In order to come within the provision of the Constitution of the United States which declares that no State shall pass any law impairing the obligation of contracts, not only must the obligation of a contract have been impaired, but it must have been impaired by a law of the State. The prohibition is aimed at the legislative power of the State, and not at the decisions of its courts, or the acts of administrative or executive boards or officers, or the doings of corporations or individuals.
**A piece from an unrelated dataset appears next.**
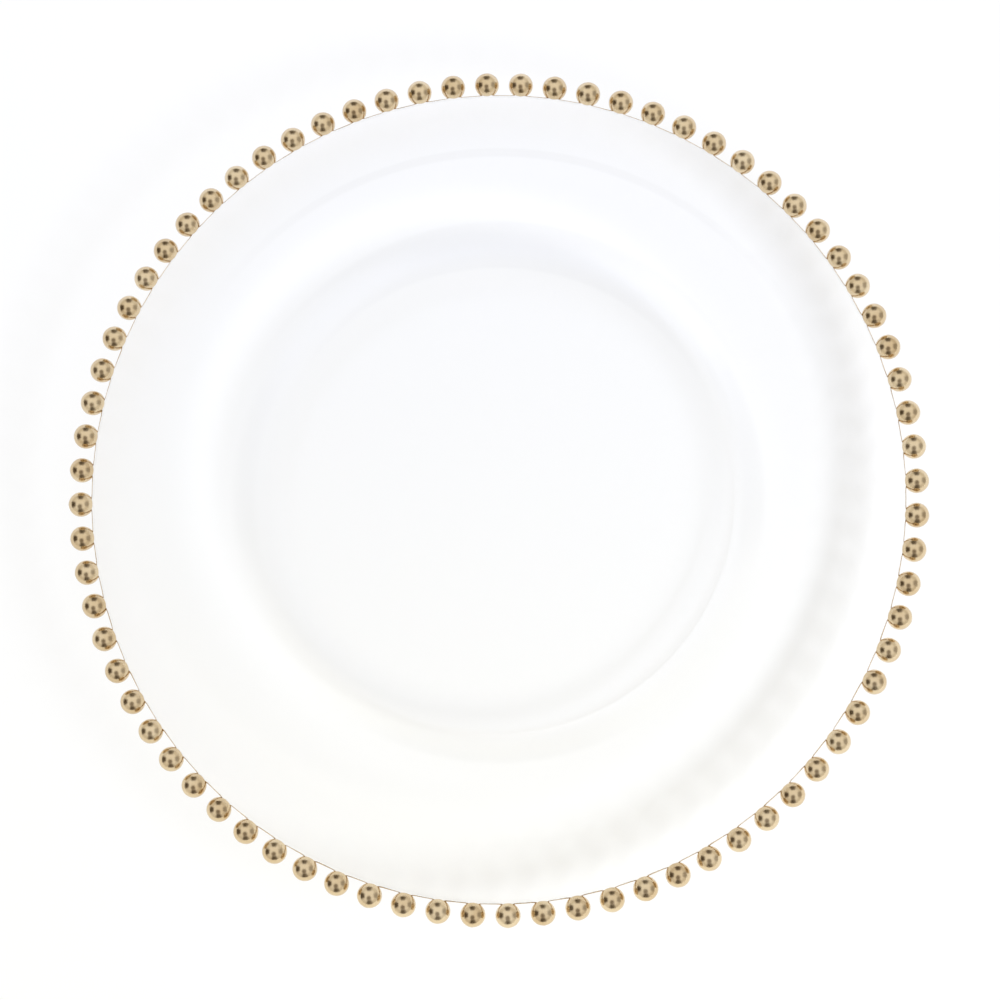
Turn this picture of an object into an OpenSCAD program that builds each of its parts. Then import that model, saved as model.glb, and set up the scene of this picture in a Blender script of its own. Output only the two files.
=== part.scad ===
// A charger plate: clear pressed glass with a shallow well, a foot ring and a broad flange,
// whose rim carries a ring of gilded beads. The plate is turned about +Z, and its origin is
// the centre of the plane that the foot ring stands on.

/* [Well and foot ring] */
// Radius of the flat floor of the well
well_r = 88; // [70:1:110]
// Thickness of the glass under the well
floor_t = 4; // [3:0.1:6]
// Height of the foot ring below the floor
foot_h = 1.5; // [0.8:0.1:3]
// Width of the foot ring
foot_w = 6; // [4:0.5:9]
// Rounding of the foot ring's lower edges
foot_round = 0.8; // [0.2:0.1:1.5]

/* [Shoulder and flange] */
// Width of the shoulder that climbs out of the well
shoulder_w = 20; // [14:1:30]
// Climb of the shoulder
shoulder_h = 7; // [4:0.5:14]
// Width of the flange inside its soft step
inner_flange_w = 23; // [12:1:40]
// Climb of the flange inside its soft step
inner_flange_h = 0.8; // [0.2:0.1:3]
// Width of the soft step
step_w = 5; // [3:0.5:8]
// Climb of the soft step
step_h = 0.9; // [0.4:0.1:2]
// Width of the flange outside its soft step, to the edge of the rim
outer_flange_w = 20; // [12:0.5:40]
// Climb of the flange outside its soft step
outer_flange_h = 1.6; // [0.2:0.1:5]
// Thickness of the glass in the flange and at the rounded rim
flange_t = 3.4; // [3.2:0.1:5]

/* [Beads] */
// Diameter of a gilded bead
bead_d = 9.6; // [7:0.1:11]
// Distance from one bead to the next along the ring
bead_pitch = 13.24; // [12:0.02:20]
// How far a bead is sunk into the edge of the rim
bead_seat = 0.6; // [0.5:0.05:0.9]

/* [Gilding] */
// Thickness of the gold on the beads and the rim
gilding_t = 0.2; // [0.1:0.05:0.4]
// Height of the gold line on the rim between two beads
rim_line_h = 2; // [1:0.1:2.6]

/* [Hidden] */

// Fineness of the plate's rounds, of the beads, of the climbs in the section and of its corners
$fn = 144;
bead_fn = 48;
climb_steps = 8;
corner_steps = 4;

// The gold stops this far short of whatever it runs up to
gilding_gap = 0.05;

// Radii of the section, from the well outwards
shoulder_r = well_r + shoulder_w;
step_in_r = shoulder_r + inner_flange_w;
step_out_r = step_in_r + step_w;
rim_r = step_out_r + outer_flange_w;

// Heights of the section's upper side
floor_z = foot_h + floor_t;
flange_z = floor_z + shoulder_h;
step_in_z = flange_z + inner_flange_h;
step_out_z = step_in_z + step_h;
rim_z = step_out_z + outer_flange_h;

// The foot ring stands under the edge of the well
foot_in_r = well_r - foot_w / 2;
foot_out_r = foot_in_r + foot_w;
foot_fillet = min(foot_round, foot_h, foot_w / 2);

// The rounded rim is a half circle about this point, and the beads are level with it
rim_edge_r = flange_t / 2;
rim_mid_r = rim_r - rim_edge_r;
rim_mid_z = rim_z - rim_edge_r;

// The ring of beads, each a ball of glass inside a skin of gold
bead_r = bead_d / 2;
core_r = bead_r - gilding_t;
bead_ring_r = rim_r - bead_seat + bead_r;
bead_count = round(2 * PI * bead_ring_r / bead_pitch);

// The skin is open where the ball meets the rim, as wide as the rim's edge cuts it
skin_open_r = sqrt(pow(bead_r, 2) - pow(bead_r - bead_seat, 2)) + gilding_gap;

// A climb of height h from the point p, over the width w, that is level at both ends
function soft_climb(p, w, h) = [
    for (i = [0:climb_steps])
        p + [w * i / climb_steps, h * (1 - cos(180 * i / climb_steps)) / 2]
];

// A quarter circle of radius r about the point c, from the angle a to the angle b
function round_corner(c, r, a, b) = [
    for (i = [0:corner_steps])
        let (turn = a + (b - a) * i / corner_steps)
        c + r * [cos(turn), sin(turn)]
];

function backwards(points) = [for (i = [len(points) - 1:-1:0]) points[i]];

// Half of the plate's section, as far as the middle of its rounded rim
module plate_section() {
    upper_side = concat(
        [[0, floor_z]],
        soft_climb([well_r, floor_z], shoulder_w, shoulder_h),
        soft_climb([step_in_r, step_in_z], step_w, step_h),
        [[rim_mid_r, rim_z]]
    );
    flange_below = soft_climb([step_in_r, step_in_z - flange_t], step_w, step_h);
    shoulder_below = soft_climb([foot_out_r, foot_h], shoulder_r - foot_out_r,
        flange_z - flange_t - foot_h);
    foot_below = concat(
        round_corner([foot_out_r - foot_fillet, foot_fillet], foot_fillet, 0, -90),
        round_corner([foot_in_r + foot_fillet, foot_fillet], foot_fillet, -90, -180)
    );
    polygon(concat(
        upper_side,
        [[rim_mid_r, rim_z - flange_t]],
        backwards(flange_below),
        backwards(shoulder_below),
        foot_below,
        [[foot_in_r, foot_h], [0, foot_h]]
    ));
}

// The glass without its beads: floor, foot ring, shoulder, flange and rounded rim
module plate_body() {
    rotate_extrude() {
        plate_section();
        translate([rim_mid_r, rim_mid_z])
            circle(r = rim_edge_r);
    }
}

// Puts its children at each bead's place, with +Z pointing away from the plate's axis
module at_each_bead() {
    for (i = [0:bead_count - 1])
        rotate([0, 0, 360 * i / bead_count])
            translate([bead_ring_r, 0, rim_mid_z])
                rotate([0, 90, 0])
                    children();
}

// Half the outline of a ball of radius r, right of its axis
module half_round(r) {
    intersection() {
        circle(r = r, $fn = bead_fn);
        translate([0, -r])
            square([r, 2 * r]);
    }
}

// The gold round one bead, open towards the rim
module bead_skin() {
    rotate_extrude($fn = bead_fn)
        difference() {
            half_round(bead_r);
            half_round(core_r);
            translate([0, -bead_r])
                square([skin_open_r, bead_r]);
        }
}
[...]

This court, therefore, has no jurisdiction to review a judgment of the highest court of a State, on the ground that the obligation of a contract has been impaired, unless some legislative act of the State has been upheld by the judgment sought to be reviewed. The general rule, as applied to this class of cases, has been clearly stated in two opinions of this court, delivered by Mr. Justice Miller. "It must be the Constitution or some law of the State, which impairs the obligation of the contract, or which is otherwise in conflict with the Constitution of the United States; and the decision of the State court must sustain the law or constitution of the State, in the matter in which the conflict is supposed to exist; or the case for this court does not arise." Railroad Co. v. Rock, 4 Wall. 177, 181. "We are not authorized by the Judiciary Act to review the judgments of the State courts, because their judgments refuse to give effect to valid contracts, or because those judgments, in their effect, impair the obligation of contracts. If we did, every case decided in a State court could be brought here, where the party setting up a contract alleged that the court had taken a different view of its obligation to that which he held." Knox v. Exchange Bank, 12 Wall. 379, 383.

As later decisions have shown, it is not strictly and literally true, that a law of a State, in order to come within the constitutional prohibition, must be either in the form of a statute enacted by the legislature in the ordinary course of legislation, or in the form of a constitution established by the people of the State as their fundamental law.